#### [Entries with parts and joints]
• • • • •
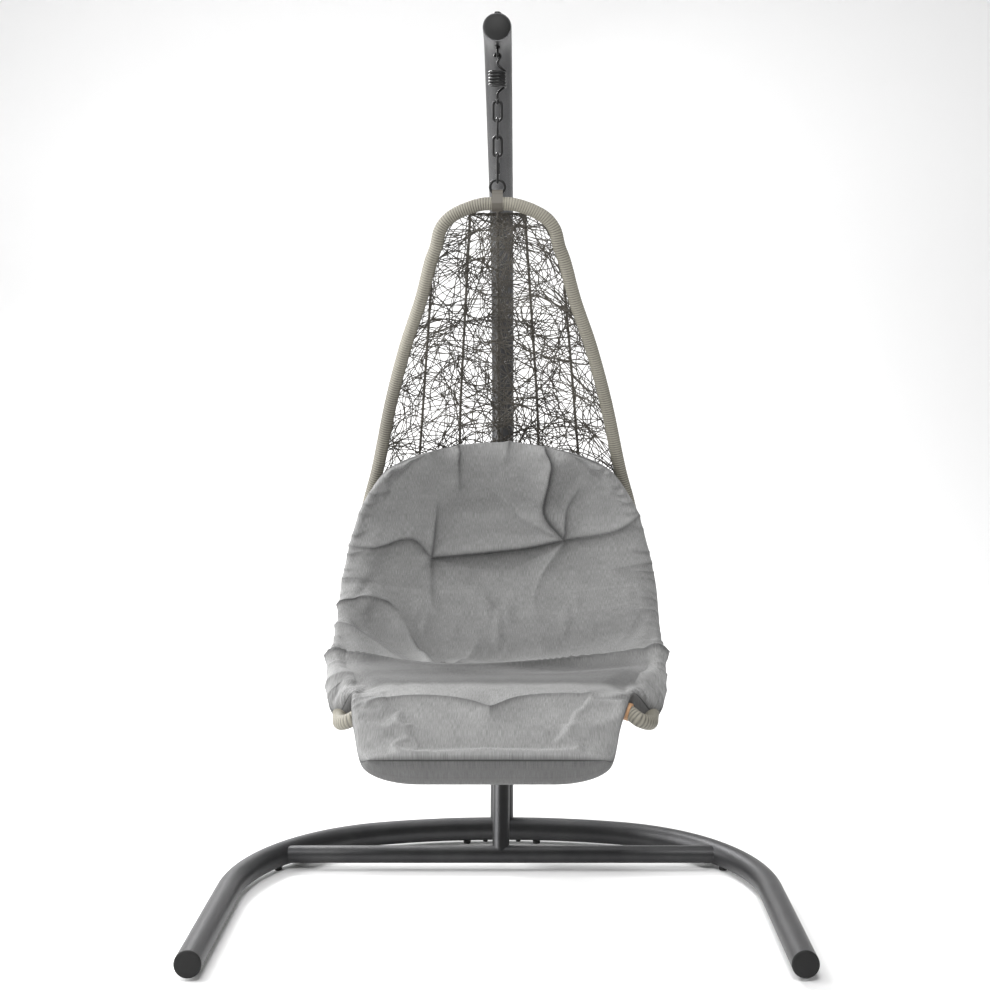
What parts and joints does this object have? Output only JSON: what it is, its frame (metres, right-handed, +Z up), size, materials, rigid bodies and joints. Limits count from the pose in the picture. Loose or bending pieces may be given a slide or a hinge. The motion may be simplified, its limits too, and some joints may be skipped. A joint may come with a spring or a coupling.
{
  "type": "hanging chaise swing with stand",
  "caption": "Grey wicker chaise basket with a long grey pad, hung by a spring and chain from a dark C-shaped steel stand on a U-shaped floor tube.",
  "frame": {"origin": "middle of the footprint, on the floor", "axes": "+Z up, +Y from the feet back to the mast, +X across the seat"},
  "size_m": [1.376, 1.4563, 2.0938],
  "materials": {
    "powder_coat": "textured charcoal powder coat",
    "cap_plastic": "moulded dark grey",
    "rubber_foot": "matt",
    "dark_steel": "black finished steel",
    "wicker_wrap": "grey-brown synthetic wicker wound round the tube",
    "wicker_strand": "dark brown synthetic wicker",
    "pad_fabric": "heathered grey outdoor weave",
    "tan_leather": "plain tan"
  },
  "bodies": {
    "stand": {"base_tube_left": "powder_coat", "base_tube_right": "powder_coat", "crossbar": "powder_coat", "mast_lower": "powder_coat", "mast_upper": "powder_coat", "brace": "powder_coat", "foot_cap_left": "cap_plastic", "foot_cap_right": "cap_plastic", "arm_cap": "cap_plastic", "glide_front_left": "rubber_foot", "glide_front_right": "rubber_foot", "glide_side_left": "rubber_foot", "glide_side_right": "rubber_foot", "glide_rear_left": "rubber_foot", "glide_rear_right": "rubber_foot", "base_connector": "dark_steel", "base_bolt_left": "dark_steel", "base_bolt_right": "dark_steel", "mast_foot_bolt": "dark_steel", "mast_sleeve": "dark_steel", "mast_bolt_lower": "dark_steel", "mast_nut_lower": "dark_steel", "mast_bolt_upper": "dark_steel", "mast_nut_upper": "dark_steel", "brace_bolt": "dark_steel", "eye_bolt": "dark_steel", "eye_washer": "dark_steel", "cap_nut": "dark_steel"},
    "spring": {"spring": "dark_steel"},
    "link_a": {"chain_link_a": "dark_steel"},
    "link_b": {"chain_link_b": "dark_steel"},
    "link_c": {"chain_link_c": "dark_steel"},
    "quick_link": {"quick_link": "dark_steel", "quick_link_nut": "dark_steel"},
    "basket": {"rail_tube_left": "dark_steel", "rail_tube_right": "dark_steel", "rail_wrap_left": "wicker_wrap", "rail_wrap_right": "wicker_wrap", "hang_ring": "dark_steel", "ring_band": "wicker_wrap", "woven_shell": "wicker_strand", "rib_center": "wicker_strand", "rib_inner_left": "wicker_strand", "rib_inner_right": "wicker_strand", "rib_outer_left": "wicker_strand", "rib_outer_right": "wicker_strand", "hoop_back": "wicker_strand", "hoop_seat_rear": "wicker_strand", "hoop_seat_front": "wicker_strand", "cushion": "pad_fabric", "tie_left": "tan_leather", "tie_right": "tan_leather"}
  },
  "joints": [
    {"name": "swing_fore_aft", "type": "hinge", "parent": "stand", "child": "spring", "pos_m": [0, -0.3208, 1.9945], "axis": [1, 0, 0], "range_deg": [-20, 12]},
    {"name": "spring_bounce", "type": "slide", "parent": "spring", "child": "link_a", "axis": [0, 0, 1], "range_m": [-0.04, 0], "stiffness_N_per_m": 20000, "springref_m": 0.008, "deforming": ["spring"]},
    {"name": "link_sideways", "type": "hinge", "parent": "link_a", "child": "link_b", "pos_m": [0, -0.3208, 1.854], "axis": [0, 1, 0], "range_deg": [-8, 8]},
    {"name": "link_fore_aft", "type": "hinge", "parent": "link_b", "child": "link_c", "pos_m": [0, -0.3208, 1.8151], "axis": [1, 0, 0], "range_deg": [-4, 4]},
    {"name": "chain_twist", "type": "hinge", "parent": "link_c", "child": "quick_link", "pos_m": [0, -0.3208, 1.7763], "axis": [0, 0, 1], "range_deg": [-12, 12]},
    {"name": "basket_sideways", "type": "hinge", "parent": "quick_link", "child": "basket", "pos_m": [0, -0.3208, 1.7186], "axis": [0, 1, 0], "range_deg": [-6, 6]}
  ]
}
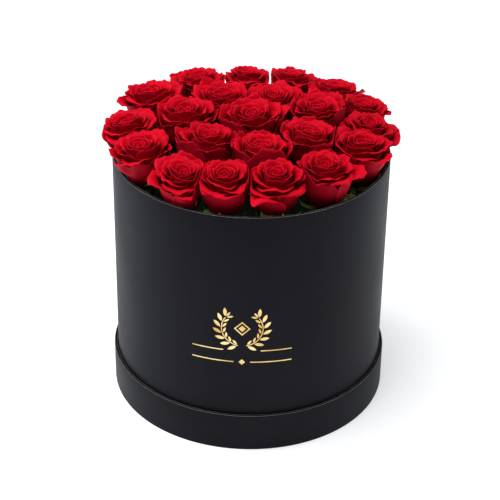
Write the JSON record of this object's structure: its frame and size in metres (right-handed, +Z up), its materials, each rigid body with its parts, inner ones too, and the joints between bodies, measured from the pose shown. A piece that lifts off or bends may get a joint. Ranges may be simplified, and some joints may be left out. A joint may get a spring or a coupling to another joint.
{
  "type": "flower box",
  "caption": "Round hat-box with a crown of cut roses in wet foam, standing in its upturned lid; the box, the foam insert and every rose lift out.",
  "frame": {"origin": "centre of the upturned lid's underside, on the table", "axes": "+Z up along the box axis; the foil emblem faces -Y; +X is to the right when facing the emblem"},
  "size_m": [0.2264, 0.2264, 0.246],
  "materials": {
    "black_paper": "matte soft-touch wrap",
    "lining_paper": "plain matte",
    "grey_board": "uncoated",
    "gold_foil": "stamped foil",
    "clear_film": "clear film",
    "wet_foam": "fine open foam",
    "red_petals": "velvety petal",
    "green_stem": "waxy plant skin"
  },
  "bodies": {
    "lid": {"lid_top_paper": "black_paper", "lid_panel_board": "grey_board", "lid_skirt_board": "grey_board", "lid_skirt_paper": "black_paper", "lid_lining_paper": "lining_paper"},
    "box": {"wall_board": "grey_board", "base_board": "grey_board", "wall_cover_paper": "black_paper", "base_cover_paper": "black_paper", "wall_lining_paper": "lining_paper", "floor_lining_paper": "lining_paper", "foil_emblem": "gold_foil"},
    "insert": {"waterproof_liner": "clear_film", "foam_lower_bricks": "wet_foam", "foam_upper_front": "wet_foam", "foam_upper_back": "wet_foam"},
    "rose_01": {"rose_01_bloom": "red_petals", "rose_01_stem": "green_stem"},
    "rose_02": {"rose_02_bloom": "red_petals", "rose_02_stem": "green_stem"},
    "rose_03": {"rose_03_bloom": "red_petals", "rose_03_stem": "green_stem"},
    "rose_04": {"rose_04_bloom": "red_petals", "rose_04_stem": "green_stem"},
    "rose_05": {"rose_05_bloom": "red_petals", "rose_05_stem": "green_stem"},
    "rose_06": {"rose_06_bloom": "red_petals", "rose_06_stem": "green_stem"},
    "rose_07": {"rose_07_bloom": "red_petals", "rose_07_stem": "green_stem"},
    "rose_08": {"rose_08_bloom": "red_petals", "rose_08_stem": "green_stem"},
    "rose_09": {"rose_09_bloom": "red_petals", "rose_09_stem": "green_stem"},
    "rose_10": {"rose_10_bloom": "red_petals", "rose_10_stem": "green_stem"},
    "rose_11": {"rose_11_bloom": "red_petals", "rose_11_stem": "green_stem"},
    "rose_12": {"rose_12_bloom": "red_petals", "rose_12_stem": "green_stem"},
    "rose_13": {"rose_13_bloom": "red_petals", "rose_13_stem": "green_stem"},
    "rose_14": {"rose_14_bloom": "red_petals", "rose_14_stem": "green_stem"},
    "rose_15": {"rose_15_bloom": "red_petals", "rose_15_stem": "green_stem"},
    "rose_16": {"rose_16_bloom": "red_petals", "rose_16_stem": "green_stem"},
    "rose_17": {"rose_17_bloom": "red_petals", "rose_17_stem": "green_stem"},
    "rose_18": {"rose_18_bloom": "red_petals", "rose_18_stem": "green_stem"},
    "rose_19": {"rose_19_bloom": "red_petals", "rose_19_stem": "green_stem"},
    "rose_20": {"rose_20_bloom": "red_petals", "rose_20_stem": "green_stem"},
    "rose_21": {"rose_21_bloom": "red_petals", "rose_21_stem": "green_stem"},
    "rose_22": {"rose_22_bloom": "red_petals", "rose_22_stem": "green_stem"}
  },
  "joints": [
    {"name": "box_lift", "type": "slide", "parent": "lid", "child": "box", "axis": [0, 0, 1], "range_m": [0, 0.06]},
    {"name": "insert_lift", "type": "slide", "parent": "box", "child": "insert", "axis": [0, 0, 1], "range_m": [0, 0.215]},
    {"name": "rose_01_pull", "type": "slide", "parent": "insert", "child": "rose_01", "axis": [-0.0652, 0.123, 0.9903], "range_m": [0, 0.07]},
    {"name": "rose_02_pull", "type": "slide", "parent": "insert", "child": "rose_02", "axis": [-0.0063, 0.139, 0.9903], "range_m": [0, 0.07]},
    {"name": "rose_03_pull", "type": "slide", "parent": "insert", "child": "rose_03", "axis": [0.0484, 0.1305, 0.9903], "range_m": [0, 0.07]},
    {"name": "rose_04_pull", "type": "slide", "parent": "insert", "child": "rose_04", "axis": [0.0991, 0.0977, 0.9903], "range_m": [0, 0.07]},
    {"name": "rose_05_pull", "type": "slide", "parent": "insert", "child": "rose_05", "axis": [0.1275, 0.0559, 0.9903], "range_m": [0, 0.07]},
    {"name": "rose_06_pull", "type": "slide", "parent": "insert", "child": "rose_06", "axis": [0.139, 0.0062, 0.9903], "range_m": [0, 0.07]},
    {"name": "rose_07_pull", "type": "slide", "parent": "insert", "child": "rose_07", "axis": [0.1306, -0.0482, 0.9903], "range_m": [0, 0.07]},
    {"name": "rose_08_pull", "type": "slide", "parent": "insert", "child": "rose_08", "axis": [0.0902, -0.106, 0.9903], "range_m": [0, 0.07]},
    {"name": "rose_09_pull", "type": "slide", "parent": "insert", "child": "rose_09", "axis": [0.033, -0.1352, 0.9903], "range_m": [0, 0.07]},
    {"name": "rose_10_pull", "type": "slide", "parent": "insert", "child": "rose_10", "axis": [-0.033, -0.1352, 0.9903], "range_m": [0, 0.07]},
    {"name": "rose_11_pull", "type": "slide", "parent": "insert", "child": "rose_11", "axis": [-0.0813, -0.1129, 0.9903], "range_m": [0, 0.07]},
    {"name": "rose_12_pull", "type": "slide", "parent": "insert", "child": "rose_12", "axis": [-0.1248, -0.0616, 0.9903], "range_m": [0, 0.07]},
    {"name": "rose_13_pull", "type": "slide", "parent": "insert", "child": "rose_13", "axis": [-0.1392, -0.0015, 0.9903], "range_m": [0, 0.07]},
    {"name": "rose_14_pull", "type": "slide", "parent": "insert", "child": "rose_14", "axis": [-0.1187, 0.0727, 0.9903], "range_m": [0, 0.07]},
    {"name": "rose_15_pull", "type": "slide", "parent": "insert", "child": "rose_15", "axis": [0, 0, 1], "range_m": [0, 0.07]},
    {"name": "rose_16_pull", "type": "slide", "parent": "insert", "child": "rose_16", "axis": [0, 0, 1], "range_m": [0, 0.07]},
    {"name": "rose_17_pull", "type": "slide", "parent": "insert", "child": "rose_17", "axis": [0, 0, 1], "range_m": [0, 0.07]},
    {"name": "rose_18_pull", "type": "slide", "parent": "insert", "child": "rose_18", "axis": [0, 0, 1], "range_m": [0, 0.07]},
    {"name": "rose_19_pull", "type": "slide", "parent": "insert", "child": "rose_19", "axis": [0, 0, 1], "range_m": [0, 0.07]},
    {"name": "rose_20_pull", "type": "slide", "parent": "insert", "child": "rose_20", "axis": [0, 0, 1], "range_m": [0, 0.07]},
    {"name": "rose_21_pull", "type": "slide", "parent": "insert", "child": "rose_21", "axis": [0, 0, 1], "range_m": [0, 0.07]},
    {"name": "rose_22_pull", "type": "slide", "parent": "insert", "child": "rose_22", "axis": [0, 0, 1], "range_m": [0, 0.07]}
  ]
}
• • • • •
#### [Stated goal]
From the data above, copy each line that holds "materials".

#### [In response]
What parts and joints does this object have? Output only JSON: what it is, its frame (metres, right-handed, +Z up), size, materials, rigid bodies and joints. Limits count from the pose in the picture. Loose or bending pieces may be given a slide or a hinge. The motion may be simplified, its limits too, and some joints may be skipped. A joint may come with a spring or a coupling.
  "materials": {
Write the JSON record of this object's structure: its frame and size in metres (right-handed, +Z up), its materials, each rigid body with its parts, inner ones too, and the joints between bodies, measured from the pose shown. A piece that lifts off or bends may get a joint. Ranges may be simplified, and some joints may be left out. A joint may get a spring or a coupling to another joint.
  "materials": {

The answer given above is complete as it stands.